» **Given instruction**: Repeat the material in full. Keep every line exactly as it is.
Start of Material
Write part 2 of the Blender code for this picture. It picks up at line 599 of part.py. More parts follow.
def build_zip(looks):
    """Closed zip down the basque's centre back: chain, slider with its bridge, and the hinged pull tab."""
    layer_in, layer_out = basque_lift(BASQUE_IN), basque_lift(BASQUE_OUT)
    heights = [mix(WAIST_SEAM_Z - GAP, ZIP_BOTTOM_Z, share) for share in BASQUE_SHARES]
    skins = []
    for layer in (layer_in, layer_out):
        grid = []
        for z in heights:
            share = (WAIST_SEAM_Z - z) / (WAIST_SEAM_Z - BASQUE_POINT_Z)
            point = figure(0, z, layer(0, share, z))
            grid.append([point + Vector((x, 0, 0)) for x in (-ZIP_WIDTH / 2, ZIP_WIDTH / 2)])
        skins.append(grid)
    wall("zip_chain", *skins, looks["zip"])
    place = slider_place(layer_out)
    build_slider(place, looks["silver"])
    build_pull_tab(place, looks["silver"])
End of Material
» **Worked solution**:
Write part 2 of the Blender code for this picture. It picks up at line 599 of part.py. More parts follow.
def build_zip(looks):
    """Closed zip down the basque's centre back: chain, slider with its bridge, and the hinged pull tab."""
    layer_in, layer_out = basque_lift(BASQUE_IN), basque_lift(BASQUE_OUT)
    heights = [mix(WAIST_SEAM_Z - GAP, ZIP_BOTTOM_Z, share) for share in BASQUE_SHARES]
    skins = []
    for layer in (layer_in, layer_out):
        grid = []
        for z in heights:
            share = (WAIST_SEAM_Z - z) / (WAIST_SEAM_Z - BASQUE_POINT_Z)
            point = figure(0, z, layer(0, share, z))
            grid.append([point + Vector((x, 0, 0)) for x in (-ZIP_WIDTH / 2, ZIP_WIDTH / 2)])
        skins.append(grid)
    wall("zip_chain", *skins, looks["zip"])
    place = slider_place(layer_out)
    build_slider(place, looks["silver"])
    build_pull_tab(place, looks["silver"])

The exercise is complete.